Prompt - Exactly repeat the full listing that follows.

Collected material -
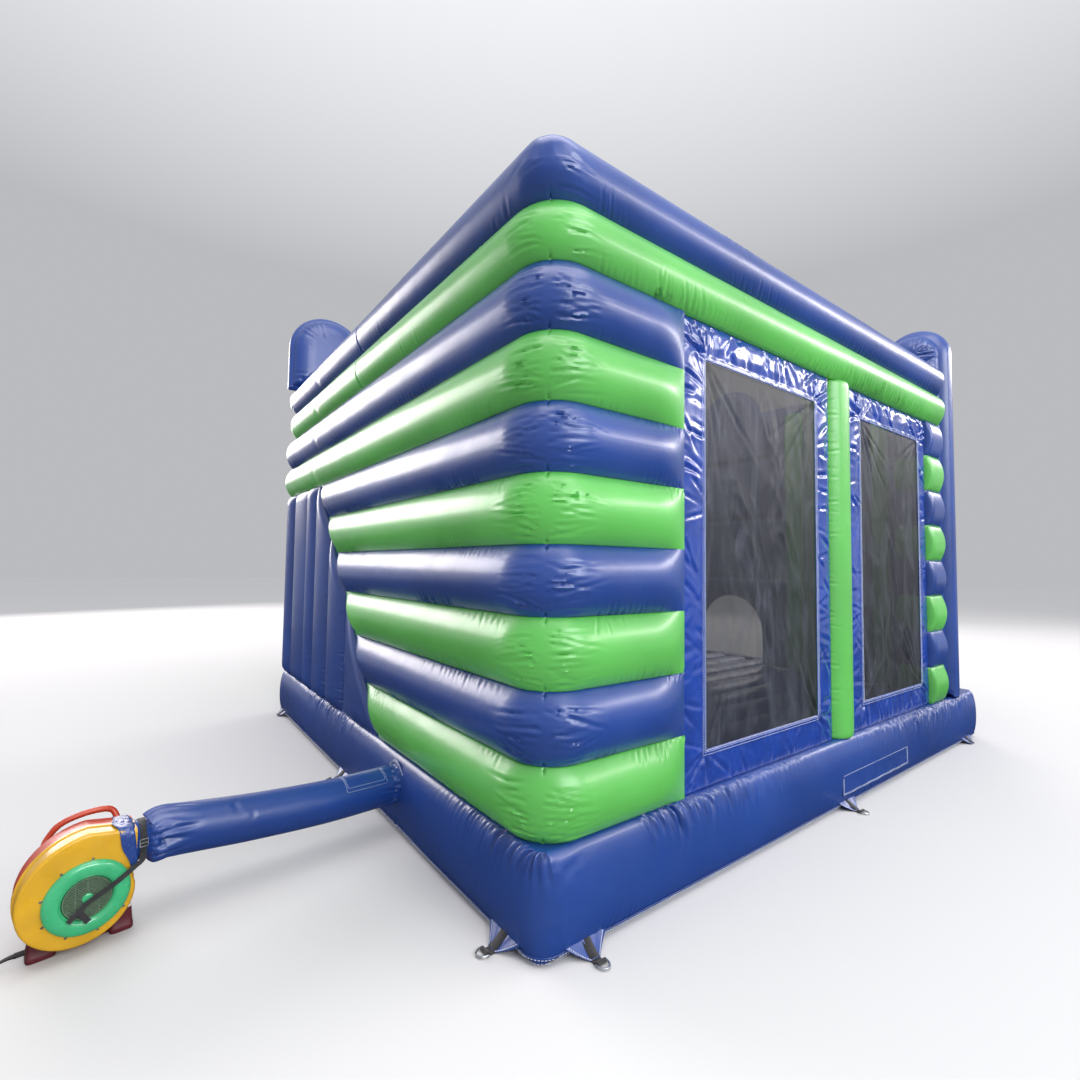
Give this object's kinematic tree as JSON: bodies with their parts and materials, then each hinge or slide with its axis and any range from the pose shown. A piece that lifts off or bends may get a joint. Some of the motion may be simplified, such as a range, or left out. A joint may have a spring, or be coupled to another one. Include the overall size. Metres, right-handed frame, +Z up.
{
  "type": "inflatable bounce house",
  "caption": "Open-topped inflatable bounce house with banded tube walls, net windows, climbing ramp and slide, held up by a blower through an air tube.",
  "frame": {"origin": "on the ground under the middle of the mattress, on the mattress's flat underside", "axes": "+X from the window side to the slide side, +Y from the entrance side to the back wall with the blower, +Z up"},
  "size_m": [4.6428, 6.954, 4.16],
  "materials": {
    "blue_vinyl": "glossy coated fabric, royal blue, welded and stitched",
    "green_vinyl": "glossy coated fabric, bright green, welded and stitched",
    "window_vinyl": "thin glossy coated fabric, blue, unsupported and wrinkled",
    "black_mesh": "woven black safety net",
    "black_webbing": "woven black webbing",
    "zinc_steel": "zinc plated wire and die-cast slider",
    "yellow_plastic": "moulded yellow plastic",
    "mint_plastic": "moulded green plastic, glossy",
    "red_plastic": "moulded red plastic",
    "maroon_plastic": "moulded dark red plastic",
    "dark_plastic": "black plastic and rubber",
    "grey_alloy": "cast and pressed aluminium"
  },
  "bodies": {
    "house": {"air_tube": "blue_vinyl", "anchor_strap_1": "black_webbing", "anchor_strap_2": "black_webbing", "anchor_strap_3": "black_webbing", "anchor_strap_4": "black_webbing", "back_tube_10_green": "green_vinyl", "back_tube_3_blue": "blue_vinyl", "back_tube_4_green": "green_vinyl", "back_tube_5_blue": "blue_vinyl", "back_tube_6_green": "green_vinyl", "back_tube_7_blue": "blue_vinyl", "back_tube_8_green": "green_vinyl", "back_tube_9_blue": "blue_vinyl", "base_mattress": "blue_vinyl", "blower_stand": "maroon_plastic", "carry_handle": "red_plastic", "climb_ramp": "green_vinyl", "cord_gland": "dark_plastic", "corner_panel_window_side": "blue_vinyl", "cuff_strap": "black_webbing", "divider_wall": "blue_vinyl", "entrance_arch": "blue_vinyl", "facade_left_panel": "blue_vinyl", "front_banded_column": "blue_vinyl", "front_left_pillar": "blue_vinyl", "front_window_net": "black_mesh", "front_window_panel": "window_vinyl", "intake_grille": "dark_plastic", "intake_ring": "mint_plastic", "motor": "grey_alloy", "motor_cover": "maroon_plastic", "outlet_nozzle": "yellow_plastic", "platform": "blue_vinyl", "power_cord": "dark_plastic", "power_cord_coil": "dark_plastic", "power_plug": "dark_plastic", "rear_right_crown": "blue_vinyl", "rear_window_net": "black_mesh", "rear_window_panel": "window_vinyl", "slide_bed": "green_vinyl", "slide_exit_arch": "blue_vinyl", "slide_side_wall": "blue_vinyl", "top_tube_blue_back": "blue_vinyl", "top_tube_blue_slide_side": "blue_vinyl", "top_tube_blue_window_side": "blue_vinyl", "top_tube_green_back": "green_vinyl", "top_tube_green_slide_side": "green_vinyl", "top_tube_green_window_side": "green_vinyl", "tower_back_panel": "blue_vinyl", "volute_cover": "yellow_plastic", "volute_housing": "red_plastic", "window_post": "green_vinyl"},
    "fan_rotor": {"impeller": "grey_alloy"},
    "switch_rocker": {"power_switch": "dark_plastic"},
    "flap": {"deflation_flap": "blue_vinyl"},
    "zip_pull": {"zip_slider": "zinc_steel"},
    "ring_1": {"anchor_ring_1": "zinc_steel"},
    "ring_2": {"anchor_ring_2": "zinc_steel"},
    "ring_3": {"anchor_ring_3": "zinc_steel"},
    "ring_4": {"anchor_ring_4": "zinc_steel"}
  },
  "joints": [
    {"name": "impeller_spin", "type": "hinge", "parent": "house", "child": "fan_rotor", "pos_m": [-1.04, 3.9, 0.225], "axis": [0.9903, 0.1392, 0], "continuous": true},
    {"name": "switch_rock", "type": "hinge", "parent": "house", "child": "switch_rocker", "pos_m": [-0.92612, 3.916, 0.331], "axis": [-0.1392, 0.9903, 0], "range_deg": [0, 24]},
    {"name": "flap_open", "type": "hinge", "parent": "house", "child": "flap", "pos_m": [-2.259, -0.35, 0.225], "axis": [0, 1, 0], "range_deg": [0, 150]},
    {"name": "zip_slide", "type": "slide", "parent": "house", "child": "zip_pull", "axis": [0, -1, 0], "range_m": [0, 0.93]},
    {"name": "ring_1_swing", "type": "hinge", "parent": "house", "child": "ring_1", "pos_m": [-2.02, 2.63, 0.01], "axis": [1, 0, 0], "range_deg": [0, 150]},
    {"name": "ring_2_swing", "type": "hinge", "parent": "house", "child": "ring_2", "pos_m": [-2.33, 2.3, 0.01], "axis": [0, 1, 0], "range_deg": [0, 150]},
    {"name": "ring_3_swing", "type": "hinge", "parent": "house", "child": "ring_3", "pos_m": [-2.33, 0.07, 0.01], "axis": [0, 1, 0], "range_deg": [0, 150]},
    {"name": "ring_4_swing", "type": "hinge", "parent": "house", "child": "ring_4", "pos_m": [0.07, 2.63, 0.01], "axis": [1, 0, 0], "range_deg": [0, 150]}
  ]
}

Solution for this exercise -
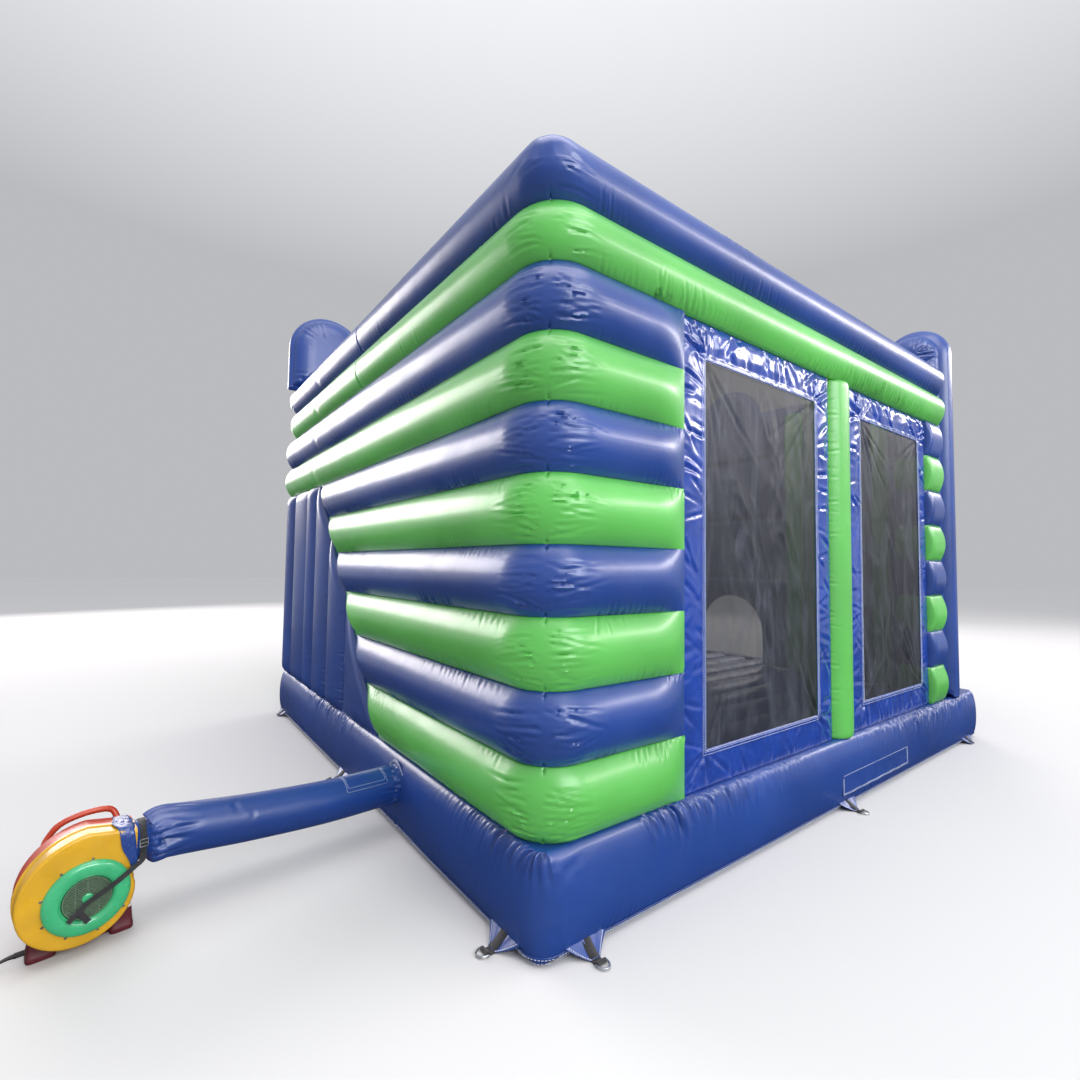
Give this object's kinematic tree as JSON: bodies with their parts and materials, then each hinge or slide with its axis and any range from the pose shown. A piece that lifts off or bends may get a joint. Some of the motion may be simplified, such as a range, or left out. A joint may have a spring, or be coupled to another one. Include the overall size. Metres, right-handed frame, +Z up.
{
  "type": "inflatable bounce house",
  "caption": "Open-topped inflatable bounce house with banded tube walls, net windows, climbing ramp and slide, held up by a blower through an air tube.",
  "frame": {"origin": "on the ground under the middle of the mattress, on the mattress's flat underside", "axes": "+X from the window side to the slide side, +Y from the entrance side to the back wall with the blower, +Z up"},
  "size_m": [4.6428, 6.954, 4.16],
  "materials": {
    "blue_vinyl": "glossy coated fabric, royal blue, welded and stitched",
    "green_vinyl": "glossy coated fabric, bright green, welded and stitched",
    "window_vinyl": "thin glossy coated fabric, blue, unsupported and wrinkled",
    "black_mesh": "woven black safety net",
    "black_webbing": "woven black webbing",
    "zinc_steel": "zinc plated wire and die-cast slider",
    "yellow_plastic": "moulded yellow plastic",
    "mint_plastic": "moulded green plastic, glossy",
    "red_plastic": "moulded red plastic",
    "maroon_plastic": "moulded dark red plastic",
    "dark_plastic": "black plastic and rubber",
    "grey_alloy": "cast and pressed aluminium"
  },
  "bodies": {
    "house": {"air_tube": "blue_vinyl", "anchor_strap_1": "black_webbing", "anchor_strap_2": "black_webbing", "anchor_strap_3": "black_webbing", "anchor_strap_4": "black_webbing", "back_tube_10_green": "green_vinyl", "back_tube_3_blue": "blue_vinyl", "back_tube_4_green": "green_vinyl", "back_tube_5_blue": "blue_vinyl", "back_tube_6_green": "green_vinyl", "back_tube_7_blue": "blue_vinyl", "back_tube_8_green": "green_vinyl", "back_tube_9_blue": "blue_vinyl", "base_mattress": "blue_vinyl", "blower_stand": "maroon_plastic", "carry_handle": "red_plastic", "climb_ramp": "green_vinyl", "cord_gland": "dark_plastic", "corner_panel_window_side": "blue_vinyl", "cuff_strap": "black_webbing", "divider_wall": "blue_vinyl", "entrance_arch": "blue_vinyl", "facade_left_panel": "blue_vinyl", "front_banded_column": "blue_vinyl", "front_left_pillar": "blue_vinyl", "front_window_net": "black_mesh", "front_window_panel": "window_vinyl", "intake_grille": "dark_plastic", "intake_ring": "mint_plastic", "motor": "grey_alloy", "motor_cover": "maroon_plastic", "outlet_nozzle": "yellow_plastic", "platform": "blue_vinyl", "power_cord": "dark_plastic", "power_cord_coil": "dark_plastic", "power_plug": "dark_plastic", "rear_right_crown": "blue_vinyl", "rear_window_net": "black_mesh", "rear_window_panel": "window_vinyl", "slide_bed": "green_vinyl", "slide_exit_arch": "blue_vinyl", "slide_side_wall": "blue_vinyl", "top_tube_blue_back": "blue_vinyl", "top_tube_blue_slide_side": "blue_vinyl", "top_tube_blue_window_side": "blue_vinyl", "top_tube_green_back": "green_vinyl", "top_tube_green_slide_side": "green_vinyl", "top_tube_green_window_side": "green_vinyl", "tower_back_panel": "blue_vinyl", "volute_cover": "yellow_plastic", "volute_housing": "red_plastic", "window_post": "green_vinyl"},
    "fan_rotor": {"impeller": "grey_alloy"},
    "switch_rocker": {"power_switch": "dark_plastic"},
    "flap": {"deflation_flap": "blue_vinyl"},
    "zip_pull": {"zip_slider": "zinc_steel"},
    "ring_1": {"anchor_ring_1": "zinc_steel"},
    "ring_2": {"anchor_ring_2": "zinc_steel"},
    "ring_3": {"anchor_ring_3": "zinc_steel"},
    "ring_4": {"anchor_ring_4": "zinc_steel"}
  },
  "joints": [
    {"name": "impeller_spin", "type": "hinge", "parent": "house", "child": "fan_rotor", "pos_m": [-1.04, 3.9, 0.225], "axis": [0.9903, 0.1392, 0], "continuous": true},
    {"name": "switch_rock", "type": "hinge", "parent": "house", "child": "switch_rocker", "pos_m": [-0.92612, 3.916, 0.331], "axis": [-0.1392, 0.9903, 0], "range_deg": [0, 24]},
    {"name": "flap_open", "type": "hinge", "parent": "house", "child": "flap", "pos_m": [-2.259, -0.35, 0.225], "axis": [0, 1, 0], "range_deg": [0, 150]},
    {"name": "zip_slide", "type": "slide", "parent": "house", "child": "zip_pull", "axis": [0, -1, 0], "range_m": [0, 0.93]},
    {"name": "ring_1_swing", "type": "hinge", "parent": "house", "child": "ring_1", "pos_m": [-2.02, 2.63, 0.01], "axis": [1, 0, 0], "range_deg": [0, 150]},
    {"name": "ring_2_swing", "type": "hinge", "parent": "house", "child": "ring_2", "pos_m": [-2.33, 2.3, 0.01], "axis": [0, 1, 0], "range_deg": [0, 150]},
    {"name": "ring_3_swing", "type": "hinge", "parent": "house", "child": "ring_3", "pos_m": [-2.33, 0.07, 0.01], "axis": [0, 1, 0], "range_deg": [0, 150]},
    {"name": "ring_4_swing", "type": "hinge", "parent": "house", "child": "ring_4", "pos_m": [0.07, 2.63, 0.01], "axis": [1, 0, 0], "range_deg": [0, 150]}
  ]
}